Uttar Pradesh is India's most populous state, with nearly 200 million people.

Official statistics say about 25,000 rapes are committed every year in India, a nation of 1.2 billion people. But activists say that number is very low, since women are often pressed by family or police to stay quiet about sexual assaults.

Indian police and politicians, who for decades had done little about sexual violence, have faced growing public anger since the December 2013 gang-rape and murder of a young woman on a moving New Delhi bus, an attack that sparked national outrage over the treatment of women.

On Friday, the state's former chief minister lashed out at the ruling government.

"There is no law and order in the state," said Mayawati, who uses only one name. "It is the law of the jungle."

Hours later, the chief minister ordered that suspects in the attack be tried in special "fast track" courts, to get around India's notoriously slow judicial system.

The girls, who were 14 and 15, were raped in the tiny village of Katra, about 180 miles (300 kilometers) from Lucknow.

Police say they disappeared Tuesday night after going into fields near their home to relieve themselves, since their house has no toilet.

The father of one girl went to police that night to report them missing, but he said they refused to help.

When the bodies were discovered the next day, angry villagers silently protested the police inaction by refusing to allow the bodies to be cut down from the tree.

The villagers allowed authorities to take down the corpses after the first arrests were made Wednesday. Police arrested two police officers and two men from the village, and were searching for three more suspects.

The girls were Dalits, from the community once known as "untouchables" in India's ancient caste system. The fired policemen and the men accused in the attack are Yadavs, a low-caste community that dominates that part of Uttar Pradesh. The chief minister is from the same caste.

On Thursday, officials suspended two local police officers for ignoring the father's pleas for help. They were fired Friday.

Top state official Anil Kumar Gupta said the two policemen had been charged with criminal conspiracy for refusing to file a complaint or take any action.

Meanwhile, the chief minister's mocking comments to reporters were not a surprise to many in India.

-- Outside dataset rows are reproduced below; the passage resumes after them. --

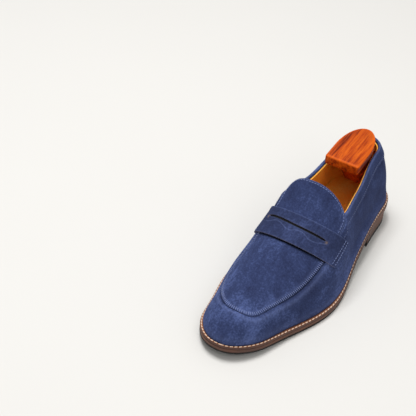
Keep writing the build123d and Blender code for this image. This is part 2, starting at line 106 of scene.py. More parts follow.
def ends(s, offset):
    """Rounding of both ends: (1 - a^2.1)^(1/2.1) (1 - b^2.3)^(1/2.3), with a and b running to 1
    at the heel's back and at the toe's tip."""
    back = WELT_WIDTH - offset
    front = SOLE_LENGTH - WELT_WIDTH + offset
    a = np.clip((HEEL_ROUND - s) / (HEEL_ROUND - back), 0, 1)
    b = np.clip((s - front + TOE_ROUND) / TOE_ROUND, 0, 1)
    return (1 - a ** 2.1) ** (1 / 2.1) * (1 - b ** 2.3) ** (1 / 2.3)


def half_widths(s, offset):
    """Lateral and medial half widths at the feather line, grown by offset."""
    lateral = through([(0, 33.2), (38, 33.2), (112, 40.6), (190, 50.9), (252, 33.2), (302, 19.7)], s)
    medial = through([(0, 33.2), (38, 33.2), (112, 31), (207, 47.2), (252, 36.2), (302, 22.7)], s)
    round_off = ends(s, offset)
    return (lateral + offset) * round_off, (medial + offset) * round_off


def centre(s):
    """Centre line in plan: -7.7 times the square of the way from s = 130 to the tip."""
    return -7.7 * np.clip((s - 130) / 172, 0, 1.1) ** 2


def sole_line(s):
    """Underside of the sole: level at the heel, a cosine down through the arch, level at the
    ball, and a parabola up to the toe."""
    arch = 9.25 * (1 + np.cos(np.pi * np.clip((s - 70) / 105, 0, 1)))
    return arch + 8.3 * np.clip((s - 200) / 102, 0, 2) ** 2


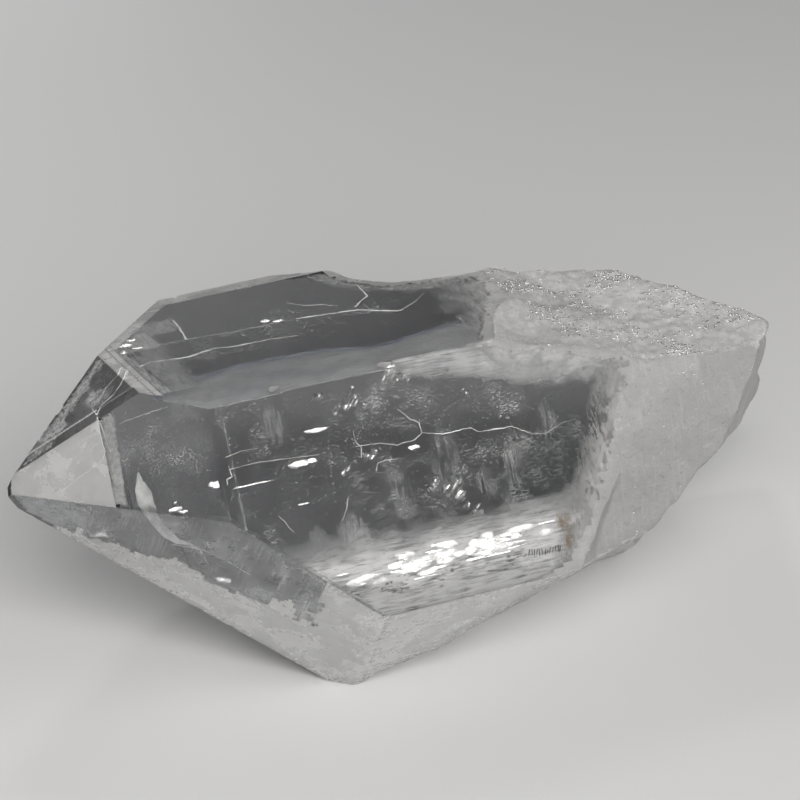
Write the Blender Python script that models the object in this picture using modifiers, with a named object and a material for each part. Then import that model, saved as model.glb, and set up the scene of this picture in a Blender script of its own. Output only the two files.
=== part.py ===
# Quartz crystal: one solid, a six-sided prism with a six-faced point at one
# end and a rough, irregular break at the other.
#
# Frame: metres, +Z up. The long axis lies along X with the point towards -X.
# The crystal lies on a prism face at z = 0; the origin is at the bottom
# centre of its bounding box.
#
# The faces of a crystal keep their angles but each grows to its own
# distance from the middle, so every face is given as three numbers:
#   azimuth  degrees about the long axis, 0 = towards -Y, 90 = up
#   lean     degrees between the face normal and the direction of the point
#            (about 90 for a prism face, about 52 for a face of the point)
#   reach    millimetres from the reference point to the face

import bpy
import bmesh
from math import sin, cos, radians
from mathutils import Matrix, Vector, noise

MM = 0.001

NAME = "quartz_crystal"

# prism faces, going round the long axis, and the lying face
PRISM_FACES = {
    "m_top":          (89.76, 88.63, 38.21),
    "m_front_upper":  (31.33, 90.22, 29.32),
    "m_front_lower":  (-28.85, 90.68, 16.04),
    "m_lying":        (-90.00, 90.00, 0.00),
    "m_back_lower":   (-149.35, 90.62, 5.60),
    "m_back_upper":   (150.78, 86.96, 33.30),
}

# the six faces of the point: three r and three z, alternating
POINT_FACES = {
    "r_top":          (87.29, 49.17, 54.35),
    "z_front_upper":  (31.27, 49.28, 44.50),
    "r_front_lower":  (-30.69, 51.95, 23.35),
    "z_lying":        (-89.49, 55.48, 11.47),
    "r_back_lower":   (-148.22, 52.57, 22.45),
    "z_back_upper":   (149.12, 51.92, 43.05),
}

# surfaces along which the crystal broke from its matrix (convex part)
BREAK_FACES = {
    "back":           (146.96, 104.02, 30.14),
    "back_end":       (115.31, 125.47, 45.60),
    "under":          (-48.23, 102.86, 8.23),
    "end_lower":      (-40.17, 120.52, 16.60),
    "end_middle":     (-12.64, 135.55, 32.60),
    "end_upper":      (-23.66, 131.87, 28.20),
}

# the point is a little blunt
TIP_CHIP = (63.00, 14.00, 56.75)

# hollows: the wedge beyond both planes is broken away
HOLLOWS = {
    "sugary_top":     ((80.93, 104.84, 39.40), (78.09, 92.17, 36.10)),
    "front_corner":   ((15.42, 91.93, 25.88), (-2.27, 126.85, 24.91)),
}

# a shell-shaped chip out of the upper back edge: centre and radii, mm
BACK_SCOOP = ((6.2, 14.9, 41.0), (13.0, 8.5, 9.0))

# shift from the reference point of the face table to the part's origin
ORIGIN_SHIFT = (-2.3155, 1.7648, 0.0)

BLOCK = 70.0            # half size of the starting block, mm
BREAK_CELL = 1.6        # cell size of the broken surface, mm
BREAK_SOFT = 1          # smoothing passes that round the broken edges
SWELL = 0.9             # height of the large lumps of the break, mm
SWELL_SIZE = 13.0       # their size, mm
LUMP = 0.45             # height of the small lumps, mm
LUMP_SIZE = 4.5         # their size, mm


def face_plane(azimuth, lean, reach):
    """Normal and one point of a face, in metres."""
    a, t = radians(azimuth), radians(lean)
    normal = Vector((-cos(t), -sin(t) * cos(a), sin(t) * sin(a)))
    return normal, normal * (reach * MM)


def new_object(name, bm, collection):
    mesh = bpy.data.meshes.new(name)
    bm.to_mesh(mesh)
    bm.free()
    obj = bpy.data.objects.new(name, mesh)
    collection.objects.link(obj)
    return obj


def block():
    bm = bmesh.new()
    bmesh.ops.create_cube(bm, size=2.0 * BLOCK * MM)
    return bm


def slice_off(bm, normal, point):
    """Cut away what lies beyond a plane and close the cut."""
    geom = bm.verts[:] + bm.edges[:] + bm.faces[:]
    cut = bmesh.ops.bisect_plane(bm, geom=geom, dist=1e-7, plane_co=point,
                                 plane_no=normal, clear_outer=True)
    edges = [e for e in cut["geom_cut"] if isinstance(e, bmesh.types.BMEdge)]
    if edges:
        bmesh.ops.holes_fill(bm, edges=edges, sides=0)
    bmesh.ops.recalc_face_normals(bm, faces=bm.faces[:])


def wedge(first, second):
    """The part of the block beyond both planes."""
    bm = block()
    for f in (first, second):
        normal, point = face_plane(*f)
        slice_off(bm, -normal, point)
    return bm


def as_cutter(obj):
    obj.hide_render = True
    obj.display_type = "WIRE"
    return obj


def cut_with(obj, cutter, operation):
    mod = obj.modifiers.new(cutter.name, "BOOLEAN")
    mod.object = cutter
    mod.operation = operation
    mod.solver = "EXACT"
    return mod


def frozen(obj, collection, name):
    """A plain mesh copy of the object with its modifiers applied."""
    bpy.context.view_layer.update()
    evaluated = obj.evaluated_get(bpy.context.evaluated_depsgraph_get())
    mesh = bpy.data.meshes.new_from_object(evaluated)
    copy = bpy.data.objects.new(name, mesh)
    collection.objects.link(copy)
    return copy


def swell(p):
    """Height of the broken surface above its plain shape, in metres."""
    q = Vector(p) / MM
    big = noise.noise(q / SWELL_SIZE + Vector((3.1, 7.7, 1.3)))
    small = noise.noise(q / LUMP_SIZE + Vector((9.2, 0.4, 5.8)))
    return (SWELL * big + LUMP * small) * MM


def main():
    for obj in list(bpy.data.objects):
        bpy.data.objects.remove(obj, do_unlink=True)

    scene = bpy.context.scene
    parts = bpy.data.collections.new(NAME)
    cutters = bpy.data.collections.new(NAME + "_cutters")
    scene.collection.children.link(parts)
    scene.collection.children.link(cutters)

    # the shape of the break: the block cut along the break faces and hollows,
    # then softened and swollen into an uneven surface
    bm = block()
    for f in BREAK_FACES.values():
        slice_off(bm, *face_plane(*f))
    # the break reaches only over the rear two thirds of the crystal; beyond
    # that the block is trimmed to just outside the crystal faces
    for f in PRISM_FACES.values():
        slice_off(bm, *face_plane(f[0], f[1], f[2] + 5.0))
    slice_off(bm, Vector((-1.0, 0.0, 0.0)), Vector((-32.0 * MM, 0.0, 0.0)))
    rough = as_cutter(new_object("break_block", bm, cutters))
    for name, (first, second) in HOLLOWS.items():
        cutter = as_cutter(new_object(name, wedge(first, second), cutters))
        cut_with(rough, cutter, "DIFFERENCE")
    centre, radii = BACK_SCOOP
    bm = bmesh.new()
    bmesh.ops.create_uvsphere(bm, u_segments=32, v_segments=20, radius=MM)
    bmesh.ops.scale(bm, verts=bm.verts[:], vec=radii)
    bmesh.ops.translate(bm, verts=bm.verts[:], vec=[c * MM for c in centre])
    cutter = as_cutter(new_object("back_scoop", bm, cutters))
    cut_with(rough, cutter, "DIFFERENCE")
    cells = rough.modifiers.new("cells", "REMESH")
    cells.mode = "VOXEL"
    cells.voxel_size = BREAK_CELL * MM
    soft = rough.modifiers.new("soft", "SMOOTH")
    soft.factor = 0.5
    soft.iterations = BREAK_SOFT
    body = as_cutter(frozen(rough, cutters, "break_body"))
    bm = bmesh.new()
    bm.from_mesh(body.data)
    bm.normal_update()
    moved = [(v, v.normal * swell(v.co)) for v in bm.verts]
    for v, step in moved:
        v.co += step
        if v.co.x < -29.0 * MM:          # stretch the far end past the point
            v.co.x -= 40.0 * MM
    bm.to_mesh(body.data)
    bm.free()

    # the crystal: prism, point and lying face from one six-sided column
    bm = bmesh.new()
    bmesh.ops.create_cone(bm, cap_ends=True, segments=6,
                          radius1=BLOCK * MM, radius2=BLOCK * MM,
                          depth=2.4 * BLOCK * MM)
    bmesh.ops.rotate(bm, verts=bm.verts[:], cent=(0, 0, 0),
                     matrix=Matrix.Rotation(radians(90.0), 3, "Y"))
    for f in list(PRISM_FACES.values()) + list(POINT_FACES.values()):
        slice_off(bm, *face_plane(*f))
    slice_off(bm, *face_plane(*TIP_CHIP))
    crystal = new_object(NAME, bm, parts)
    cut_with(crystal, body, "INTERSECT")

    solid = frozen(crystal, parts, NAME + "_solid")
    bm = bmesh.new()
    bm.from_mesh(solid.data)
    bmesh.ops.remove_doubles(bm, verts=bm.verts[:], dist=0.00002)
    bmesh.ops.dissolve_degenerate(bm, edges=bm.edges[:], dist=0.00001)
    bmesh.ops.triangulate(bm, faces=bm.faces[:])
    bmesh.ops.translate(bm, verts=bm.verts[:],
                        vec=[c * MM for c in ORIGIN_SHIFT])
    bm.to_mesh(solid.data)
    bm.free()
    bpy.data.objects.remove(crystal, do_unlink=True)
    solid.name = NAME

    mat = bpy.data.materials.new("clear_quartz")
    mat.use_nodes = True
    shader = mat.node_tree.nodes["Principled BSDF"]
    shader.inputs["Base Color"].default_value = (0.90, 0.91, 0.92, 1.0)
    shader.inputs["Roughness"].default_value = 0.12
    shader.inputs["Metallic"].default_value = 0.0
    shader.inputs["IOR"].default_value = 1.55
    shader.inputs["Transmission Weight"].default_value = 0.6
    solid.data.materials.clear()
    solid.data.materials.append(mat)


main()
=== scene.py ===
# Clear quartz crystal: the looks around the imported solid.
#
# Lengths inside this script are millimetres in the frame of the face table
# (point towards -X, +Z up, lying on z = 0); to_metres() moves a finished mesh
# into the part's frame. One outer shell carries the crystal faces, growth
# steps, chips and the broken surfaces, and everything sealed in the crystal
# (healed fractures, veils, flakes) is thin closed mesh inside it.

import random
from math import sin, cos, radians, pi, floor, sqrt, atan, exp

import bpy
import bmesh
from mathutils import Matrix, Vector, noise
from mathutils.bvhtree import BVHTree


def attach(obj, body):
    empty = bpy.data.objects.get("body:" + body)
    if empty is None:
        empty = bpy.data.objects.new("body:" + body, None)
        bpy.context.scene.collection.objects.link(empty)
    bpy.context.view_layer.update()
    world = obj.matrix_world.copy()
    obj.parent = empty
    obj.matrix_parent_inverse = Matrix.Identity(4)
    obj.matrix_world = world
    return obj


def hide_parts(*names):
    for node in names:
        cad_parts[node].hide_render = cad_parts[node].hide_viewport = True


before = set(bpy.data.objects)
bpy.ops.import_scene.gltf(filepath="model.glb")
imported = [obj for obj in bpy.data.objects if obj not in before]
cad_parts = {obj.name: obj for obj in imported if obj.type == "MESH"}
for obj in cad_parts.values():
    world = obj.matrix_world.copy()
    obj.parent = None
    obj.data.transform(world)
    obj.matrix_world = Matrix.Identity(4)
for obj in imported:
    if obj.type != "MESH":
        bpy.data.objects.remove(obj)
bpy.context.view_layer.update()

MM = 0.001
SHIFT = Vector((-2.3155, 1.7648, 0.0))
SEED = 11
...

Last month, Yadav's father — a former chief minister and head of the state's ruling party — told an election rally that the party opposed a law calling for gang rapists to be executed.

"Boys will be boys," Mulayam Singh Yadav said. "They make mistakes."

Rape-fullPHOTO: In this Wednesday, May 28, 2014 photograph, Indian villagers gather around the bodies of two teenage sisters hanging from a tree in Katra village in Uttar Pradesh state, India. Two teenage sisters in rural India were raped and killed by attackers who hung their bodies from a mango tree, which became the scene of a silent protest by villagers angry about alleged police inaction in the case. Two of the four men arrested so far are police officers. (AP Photo)

Kavita Krishnan, a women's rights activist, said such comments make clear to police that rape isn't taken seriously by officials.

She called the chief minister's Friday comments "a trivialization of rape."

While sexual assaults are reported across India, there have been a string of high-profile attacks in just the past few days in Uttar Pradesh.

On Thursday, police arrested three men for brutally attacking the mother of a rape victim after she refused to withdraw her complaint.

The attack, in the town of Etawah, followed the May 11 rape of the woman's teenage daughter. A local man was arrested after the mother filed a complaint with authorities.

Five men — including the father, a brother and a cousin of the man accused in the rape — followed the victim's mother away from her house on Monday and beat her relentlessly, demanding she drop the accusation, said Dinesh Kumar, the town's police superintendent. The mother was in critical condition in a hospital, with numerous broken bones and internal injuries.

Police arrested three men Thursday for the attack and were looking for two others.

On Wednesday, a 17-year-old woman was attacked in a field and raped by four men in southwestern Uttar Pradesh, police said. One man has been arrested.